Полиции на улицах было немного, но зато представители ее, как высшие, так и низшие, были классически хороши, типичны и интересны. Это было время хожалых и будочников, настоящих будочников, то есть людей, действительно живших в будках; будки были двух родов — серые деревянные домики и каменные, столь же малого размера, круглые здания, вроде укороченных башен; первые темно-серого цвета, а вторые, помнится, белые с светло-желтым. Внутри будок имелось обычно одно помещение, иногда с перегородкой, большую часть которого занимала русская печь; иногда, если будка стояла, например, на бульваре, около нее ставилось нечто вроде заборчика, и получался крошечный дворик, в котором мирно хозяйствовала супруга хожалого, висело на веревках, просушиваясь, белье, стояли принадлежности домашнего обихода и даже прогуливались куры с цыплятами. Кроме того, около присутственных мест и, помнится, кое-где на площадях стояли обыкновенные, военного образца, трехцветные будочки, в которых стража могла укрываться в непогоду. Вид самих будочников был поразительный: одеты они были в серые, солдатского сукна казакины, с чем-то, кажется, красным на вороте, на голове носили каску с шишаком, кончавшимся не острием, как на настоящих военных касках, а круглым шаром. При поясе у них имелся тесак, а в руках будочник, если он был при исполнении обязанностей службы, держал алебарду,*
совершенно такую, какими снабжают изображающих в театральных представлениях средневековое войско статистов. Орудие это, на первый взгляд и особенно издали казавшееся страшным, а в действительности очень тяжелое и неудобное для какого-либо употребления, стесняло, конечно, хожалых, не обладавших крепостью и выправкой средневековых ландскнехтов, и они часто пребывали без алебарды, оставив ее или у своей будки или прислонив к забору… Будочники были безусловно грязны, грубы, мрачны и несведущи; да к ним никто и не думал обращаться за справками, совершенно сознавая, что они лишь живые «пугала» для злых и для добрых, специально приспособленные для того, чтобы на улицах чувствовалась публикой и была воочию видна власть предержащая, проявлявшаяся в том, что учинивший какое-либо нарушение обыватель, впрочем, не всегда и не всякий, а именно глядя по обстоятельствам и по лицам, «забирался» в полицию.Начальство хожалых было тоже очень своеобразно: тогдашние квартальные и прочие полицейские чины до полицмейстера столь же внешне отличались от теперешних приставов и их помощников, как примитивные «бутари» (их так называли в насмешку) от теперешних городовых. Внешним уличным порядком они мало занимались. Зато внутренний порядок был всецело в руках полиции, пред которой обыватель — ремесленник, мещанин, торговец и купец, конечно, не из крупных, да и мелкий чиновник — беспрекословно преклонялся. Крепостное право еще не было отменено, и сословия, «не избавленные от телесного наказания», ощущали это непосредственно на себе и в Москве. Запьянствовавшие или иным способом провинившиеся кучера, повара и лакеи из крепостных отсылались их господами при записке в полицию, и там их секли. То же, попутно и за отсутствием протеста, практиковалось и с вольными людьми из мещан и фабричных, нередко по инициативе самой полиции и с одобрения публики, а иной раз и секомых, предпочитавших такую расправу судебной волоките и лишению свободы за маловажные проступки, до мелких краж включительно.

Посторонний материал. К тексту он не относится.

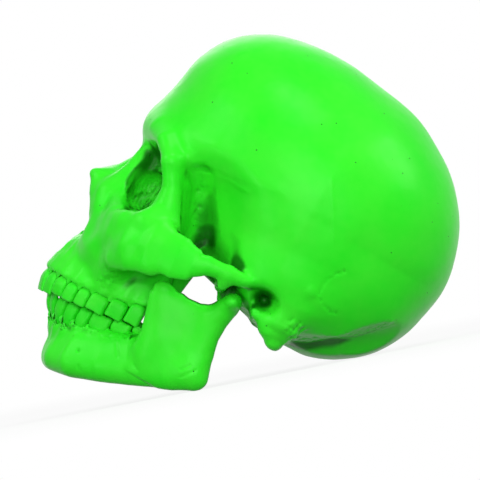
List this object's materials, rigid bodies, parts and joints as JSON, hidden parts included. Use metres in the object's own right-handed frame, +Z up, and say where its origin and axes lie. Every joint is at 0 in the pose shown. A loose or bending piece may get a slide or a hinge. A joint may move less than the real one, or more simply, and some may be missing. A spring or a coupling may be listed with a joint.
{
  "type": "anatomical skull model",
  "caption": "Life-size anatomical model of a human skull in satin resin, with teeth set in sockets and a lower jaw hinged on pins.",
  "frame": {"origin": "on the table, under the centre of the model's bounding box, with the model lying on the two angles of its lower jaw and on the back of its head", "axes": "+X to the skull's left, +Y to the back of the head, +Z up from the table"},
  "size_m": [0.1404, 0.2348, 0.1808],
  "materials": {
    "bone_resin": "satin cast resin",
    "tooth_resin": "satin cast resin",
    "pin_steel": "turned steel"
  },
  "bodies": {
    "skull": {"cranium": "bone_resin", "upper_left_central_incisor": "tooth_resin", "upper_left_lateral_incisor": "tooth_resin", "upper_left_canine": "tooth_resin", "upper_left_first_premolar": "tooth_resin", "upper_left_second_premolar": "tooth_resin", "upper_left_first_molar": "tooth_resin", "upper_left_second_molar": "tooth_resin", "upper_left_third_molar": "tooth_resin", "upper_right_central_incisor": "tooth_resin", "upper_right_lateral_incisor": "tooth_resin", "upper_right_canine": "tooth_resin", "upper_right_first_premolar": "tooth_resin", "upper_right_second_premolar": "tooth_resin", "upper_right_first_molar": "tooth_resin", "upper_right_second_molar": "tooth_resin", "upper_right_third_molar": "tooth_resin"},
    "jaw": {"mandible": "bone_resin", "lower_left_central_incisor": "tooth_resin", "lower_left_lateral_incisor": "tooth_resin", "lower_left_canine": "tooth_resin", "lower_left_first_premolar": "tooth_resin", "lower_left_second_premolar": "tooth_resin", "lower_left_first_molar": "tooth_resin", "lower_left_second_molar": "tooth_resin", "lower_left_third_molar": "tooth_resin", "lower_right_central_incisor": "tooth_resin", "lower_right_lateral_incisor": "tooth_resin", "lower_right_canine": "tooth_resin", "lower_right_first_premolar": "tooth_resin", "lower_right_second_premolar": "tooth_resin", "lower_right_first_molar": "tooth_resin", "lower_right_second_molar": "tooth_resin", "lower_right_third_molar": "tooth_resin", "pivot_pin_left": "pin_steel", "pivot_pin_right": "pin_steel"}
  },
  "joints": [
    {"name": "jaw_hinge", "type": "hinge", "parent": "skull", "child": "jaw", "pos_m": [0, -0.01106, 0.04217], "axis": [1, 0, 0], "range_deg": [0, 25]}
  ]
}
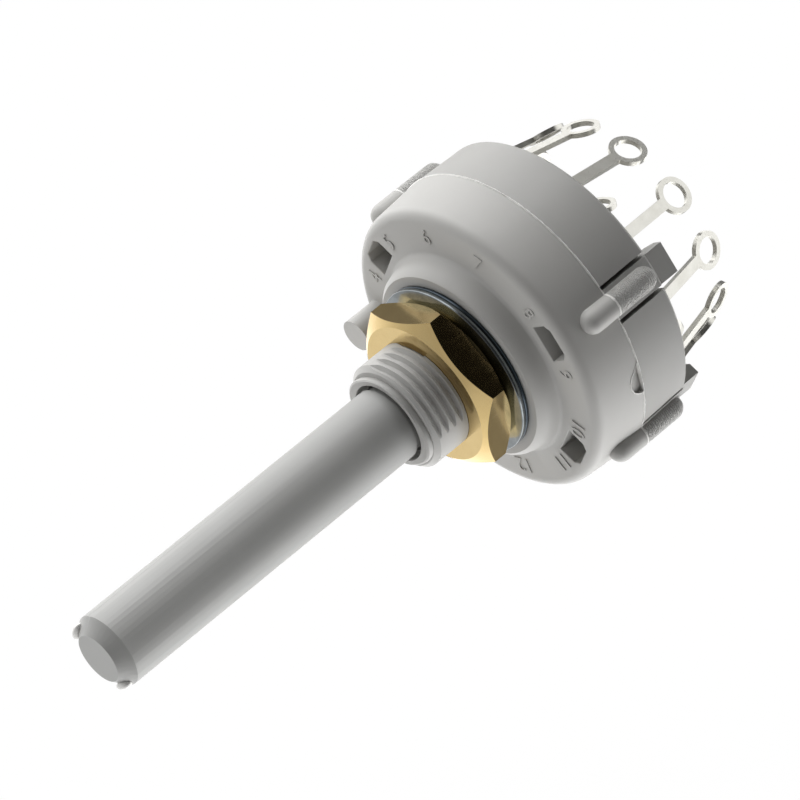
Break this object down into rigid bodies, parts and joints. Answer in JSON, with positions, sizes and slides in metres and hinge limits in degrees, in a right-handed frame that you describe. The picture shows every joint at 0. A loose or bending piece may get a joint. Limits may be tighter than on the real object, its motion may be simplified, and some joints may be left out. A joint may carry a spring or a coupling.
{
  "type": "rotary switch",
  "caption": "Panel rotary switch with a long plastic shaft, threaded bush, hexagon nut and washers, round moulded housing and a ring of solder lugs behind.",
  "frame": {"origin": "on the shaft's axis, in the front face of the collar that seats against a panel", "axes": "-Y along the shaft towards its tip, +Z to the seventh position, +X to the tenth position"},
  "size_m": [0.0278, 0.0594, 0.0268],
  "materials": {
    "grey_plastic": "moulded light grey, fine matt surface",
    "shaft_plastic": "moulded light grey, satin",
    "stator_plastic": "moulded grey, matt",
    "nut_brass": "turned brass",
    "zinc_plate": "bright zinc plated steel",
    "stop_zinc_plate": "zinc plated steel, blue passivated",
    "ball_steel": "polished bearing steel",
    "spring_steel": "drawn spring wire",
    "contact_silver": "silver plated strip",
    "tinned_brass": "tin plated brass strip"
  },
  "bodies": {
    "housing": {"housing": "grey_plastic", "stator": "stator_plastic", "hex_nut": "nut_brass", "plain_washer": "zinc_plate", "stop_washer": "stop_zinc_plate", "common_terminal": "tinned_brass", "terminal_01": "tinned_brass", "terminal_02": "tinned_brass", "terminal_03": "tinned_brass", "terminal_04": "tinned_brass", "terminal_05": "tinned_brass", "terminal_06": "tinned_brass", "terminal_07": "tinned_brass", "terminal_08": "tinned_brass", "terminal_09": "tinned_brass", "terminal_10": "tinned_brass", "terminal_11": "tinned_brass", "terminal_12": "tinned_brass"},
    "rotor": {"spindle": "shaft_plastic", "detent_ball_right": "ball_steel", "detent_ball_left": "ball_steel", "detent_spring": "spring_steel", "moving_contact": "contact_silver", "contact_spring": "spring_steel"}
  },
  "joints": [
    {"name": "shaft_turn", "type": "hinge", "parent": "housing", "child": "rotor", "pos_m": [0, 0, 0], "axis": [0, 1, 0], "range_deg": [0, 330]}
  ]
}
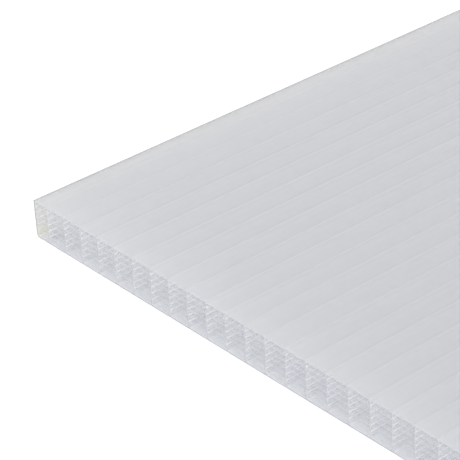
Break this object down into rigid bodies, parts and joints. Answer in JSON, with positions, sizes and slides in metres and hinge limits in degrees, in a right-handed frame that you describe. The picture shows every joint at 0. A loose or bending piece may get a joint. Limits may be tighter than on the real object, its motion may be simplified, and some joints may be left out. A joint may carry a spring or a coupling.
{
  "type": "multiwall glazing sheet",
  "caption": "Flat hollow polycarbonate glazing sheet, with thin inner walls and upright ribs that form open flutes along its length, and closed long sides.",
  "frame": {"origin": "middle of the underside, with the sheet lying flat", "axes": "+Z out of the top face, +Y along the flutes, +X across the flutes"},
  "size_m": [1.05, 2, 0.025],
  "materials": {
    "polycarbonate": "extruded gloss, opal"
  },
  "bodies": {
    "root": {"multiwall_sheet": "polycarbonate"}
  },
  "joints": []
}
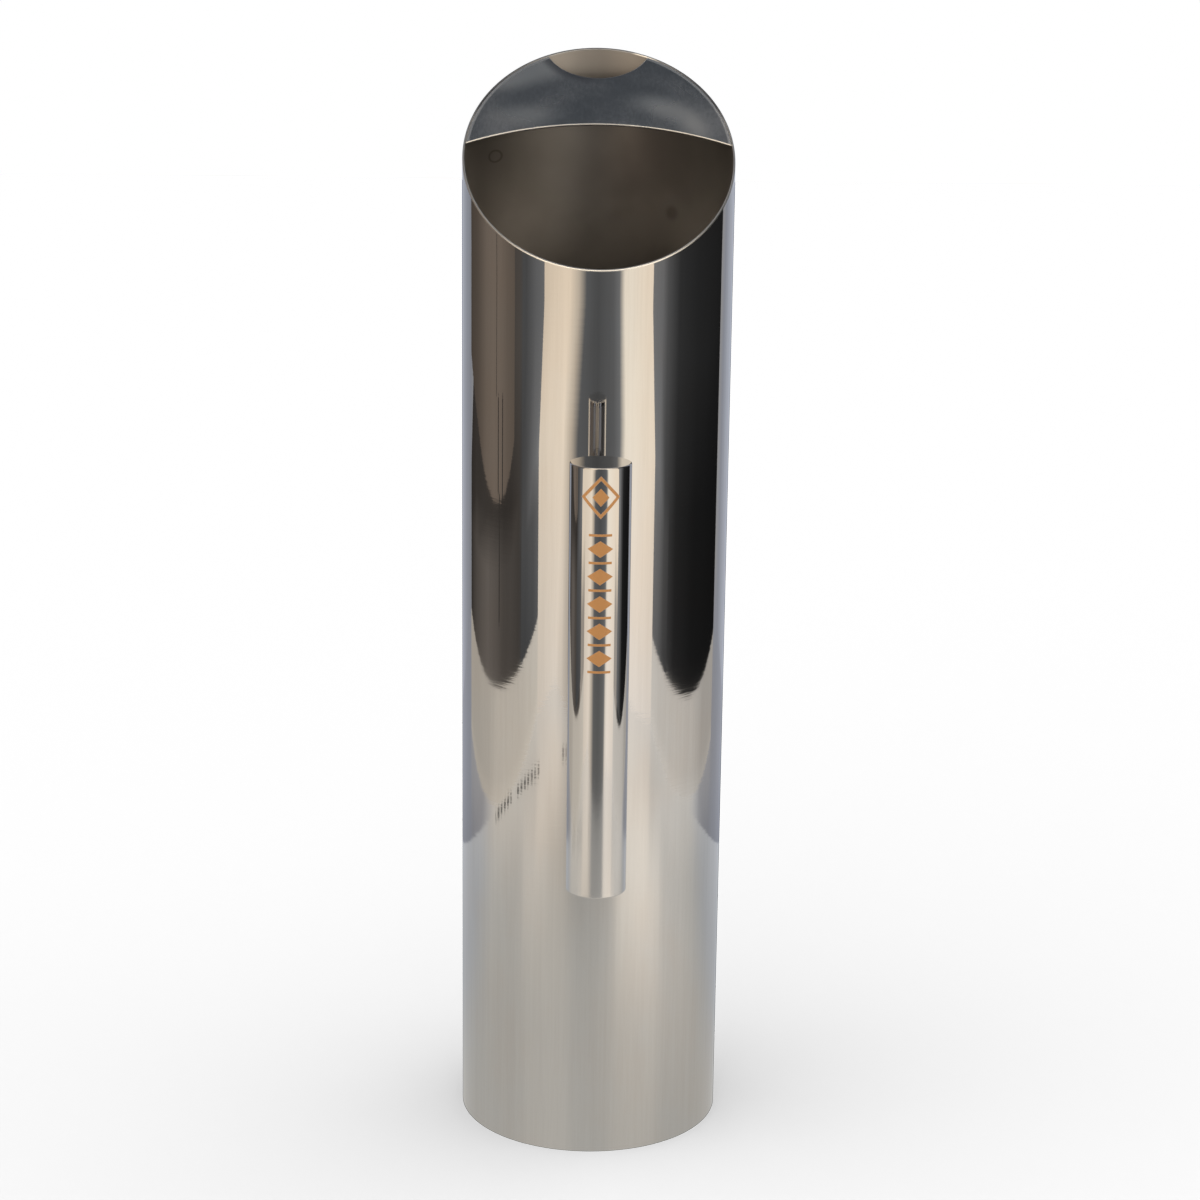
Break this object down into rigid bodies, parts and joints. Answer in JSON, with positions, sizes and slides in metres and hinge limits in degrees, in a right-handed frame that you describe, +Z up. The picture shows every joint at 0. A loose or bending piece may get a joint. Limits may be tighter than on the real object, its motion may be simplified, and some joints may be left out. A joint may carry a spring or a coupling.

Выдающуюся, оригинальную фигуру представлял из себя тогдашний полицмейстер Огарев,*
переживший на своем посту эту примитивную эпоху и действовавший и в реформированной Москве. Едва ли был во всем городе хотя единый человек, не знавший в лицо Огарева, мужа большого роста и соответственной корпуленции, весьма воинственного вида и с громаднейшими ниспадавшими усами. Он обладал громоподобным голосом, энергией и решительностью и разъезжал по Москве в небольшой пролетке на паре с пристяжной, отчаянно изгибавшейся на скаку. В юмористическом журнальчике, кажется, в «Развлечении», издававшемся уже тогда, была помещена карикатура, изображавшая Геркулеса,* сидящего с прялкой у ног Омфалы, причем Геркулес имел обличие Огарева, а Омфала напоминала одну известную в то время актрису, к которой будто бы Огарев был неравнодушен. Дальше такой картинки иллюстрированная сатира еще не шла.